I will arise and go now, and go to Innisfree,
And a small cabin build there, of clay and wattles made;
Nine bean rows will I have there, a hive for the honey bee,
And live alone in the bee-loud glade.

And I shall have some peace there, for peace comes dropping slow,
Dropping from the veils of the morning to where the cricket sings;
There midnight's all a glimmer, and noon a purple glow,
And evening full of the linnet's wings.

I will arise and go now, for always night and day
I hear lake water lapping with low sounds by the shore;
While I stand on the roadway, or on the pavements grey,
I hear it in the deep heart's core.

"The Lake Isle of Innisfree" is a twelve-line poem comprising three quatrains, written by William Butler Yeats in 1888 and first published in the National Observer in 1890. It was reprinted in The Countess Kathleen and Various Legends and Lyrics in 1892 and as an illustrated Cuala Press Broadside in 1932.

"The Lake Isle of Innisfree" exemplifies the style of the Celtic Revival: it is an attempt to create a form of poetry that was Irish in origin rather than one that adhered to the standards set by English poets and critics. It received critical acclaim in the United Kingdom and France. The poem is featured in Irish passports.

==Background==
Lake Isle of Innisfree is an uninhabited island within Lough Gill, in Ireland, near which Yeats spent his summers as a child. Yeats describes the inspiration for the poem coming from a "sudden" memory of his childhood while walking down Fleet Street in London in 1888. He writes, "I had still the ambition, formed in Sligo in my teens, of living in imitation of Thoreau on Innisfree, a little island in Lough Gill, and when walking through Fleet Street very homesick I heard a little tinkle of water and saw a fountain in a shop-window which balanced a little ball upon its jet, and began to remember lake water. From the sudden remembrance came my poem "Innisfree," my first lyric with anything in its rhythm of my own music. I had begun to loosen rhythm as an escape from rhetoric and from that emotion of the crowd that rhetoric brings, but I only understood vaguely and occasionally that I must for my special purpose use nothing but the common syntax. A couple of years later I could not have written that first line with its conventional archaism—"Arise and go"—nor the inversion of the last stanza."

==Analysis==
The twelve-line poem is divided into three quatrains and is an example of Yeats's earlier lyric poems. The poem expresses the speaker's longing for the peace and tranquility of Innisfree while residing in an urban setting. He can escape the noise of the city and be lulled by the "lake water lapping with low sounds by the shore." On this small island, he can return to nature by growing beans and having bee hives, by enjoying the "purple glow" of heather at noon, the sounds of birds' wings, and, of course, the bees. He can even build a cabin and stay on the island much as Thoreau, the American Transcendentalist, lived at Walden Pond. During Yeats's lifetime it was—to his annoyance—one of his most popular poems, and on one occasion was recited (or sung) in his honor by two (or ten—accounts vary) thousand Boy Scouts. The first quatrain speaks to the needs of the body (food and shelter); the second to the needs of the spirit (peace); the final quatrain is the meeting of the inner life (memory) with the physical world (pavement grey).

==Legacy==

=== Literature ===
The poem is extensively referenced in Nicolas Freeling's Lake Isle (1974). Furthermore, the poem is quoted in J. B. Priestley's essay "At Thurston's" (1932) and David Mitchell's Ghostwritten (1999).

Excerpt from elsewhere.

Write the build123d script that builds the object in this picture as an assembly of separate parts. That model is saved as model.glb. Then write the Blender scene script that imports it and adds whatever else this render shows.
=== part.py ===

=== Film and television ===
The poem is referenced in the films The Quiet Man (1952), Million Dollar Baby (2004), and Three and Out (2008), as well as the Fringe episode "Brave New World" (2012) and the season finale of Outlander, "And the World Was All Around Us" (2026).

=== Music ===
The poem is set to music by various individuals and groups, including:
- Muriel Herbert (1928)
- Hamilton Camp (on Paths of Victory, 1964)
- Judy Collins (on Living, 1971)
- Shusha Guppy (on This is the Day, 1974)
- Angelo Branduardi (on Branduardi canta Yeats, 1986)
- Anúna (on Invocation, 1994)
- Richard B. Evans (on In the Deep Heart's Core, 1995)
- Ben Moore (2001)
- Eleanor Daley (2001)
- Paul Kelly (on Conversations with Ghosts, 2013)
- Ola Gjeilo (2016)
- Donovan (2022)

Furthermore, there are many songs and albums that allude to, are inspired by, or are named after a line in the poem, including:
- "Lake Isle of Innersfree" by Sir Lord Baltimore (1970)
- "Yeats' Grave" by The Cranberries (1994)
- For Peace Comes Dropping Slow by Jackie Leven (1997)
- "The Spinster's Almanac" by Christine Fellows (2007)
- "The Shrine/An Argument", "Isles," and "Bedouin Dress" by Fleet Foxes (2011)
- "Innisfree" by Faun (2022)

=== Other ===
South Korean cosmetic brand Innisfree takes its name from the poem.